In the '50s and '60s, owning a Saab meant more than having an odd car in your garage; it was a lifestyle choice. With that two-stroke engine, you had to premix your gas and oil. So you trudged to the gas station with two 5-gallon cans, filled them up most of the way with gasoline, and then topped them off with oil at a 50:1 ratio. After a shaking to mix them up—and remember, gas weighs more than 6 pounds a gallon—you could fill the Saab's fuel tank. But there was never any oil sump to drain and virtually no other routine engine maintenance. Under the hood a clamp held an extra quart of premix oil.
On cold mornings, if you wanted to warm up a Saab's engine more quickly, you pulled a chain dangling from the dashboard to lower a "shade" that blocked airflow to the radiator. Naturally, the cabin heater was phenomenal.
My Saab is a 1958 model 93B. It doesn't have the key on the floor like later Saabs, but this was the first year for the one-piece front windshield, and the doors are hinged at the back, suicide style. With a 750-cc engine making about 33 hp, it's not fast. But you can go 70 mph down the road with four people in it. It has cruise control too; just put your foot to the floor and keep it there.

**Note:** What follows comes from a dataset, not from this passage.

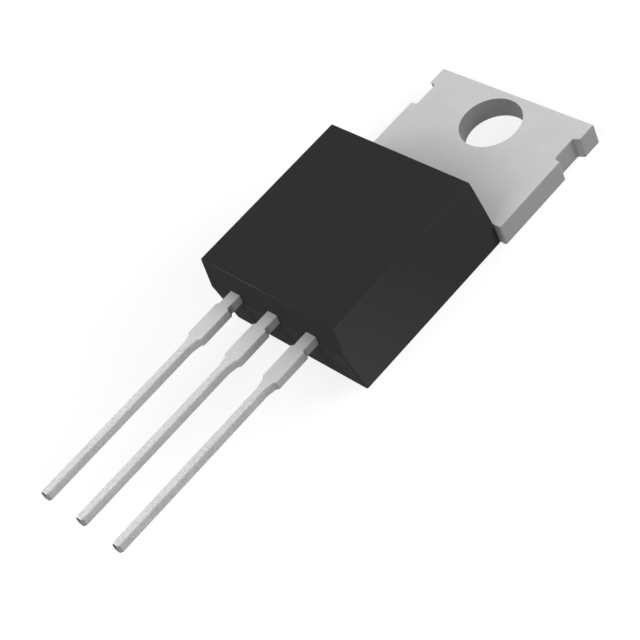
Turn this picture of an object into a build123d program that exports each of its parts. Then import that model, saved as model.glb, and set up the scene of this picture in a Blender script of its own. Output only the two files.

To me, however, my Saab's most fascinating detail is the water pump that's located on the back end of the generator. The Swedes could made it work, but imagine if a British car company had tried this. At best it would have functioned correctly; at worst it would have electrocuted anyone who touched it.
Beyond their engineering idiosyncrasies, though, Saabs were effective. The company was building rigid, lightweight, and aerodynamic cars when other manufacturers ignored these considerations in their engineering. A Saab didn't look or drive like anything else on the road, and it attracted buyers to match.
It seemed for a while that every time a professor at a college in New England was awarded tenure, he or she got a Saab to go along with it. Intellectuals, eccentrics, and other free-minded, countercultural types seemed to adopt Saabs almost instinctively. The author Kurt Vonnegut even owned a Saab dealership—Saab Cape Cod—in the late '50s.
When Saab switched to Ford-sourced four-stroke V-4 engines in 1967, the brand lost some of its charm for me. Of course, Saab did some innovative things after that. The 1978 Saab 99 Turbo ushered in a new era of efficiency, and the later 900 Turbo was sophisticated. Then GM bought Saab, intending to turn it into a BMW competitor. Suddenly there were Saabs that were Subarus with new badges or Chevy TrailBlazers with their ignition key on the floor. Without quirkiness, Saab became just another car.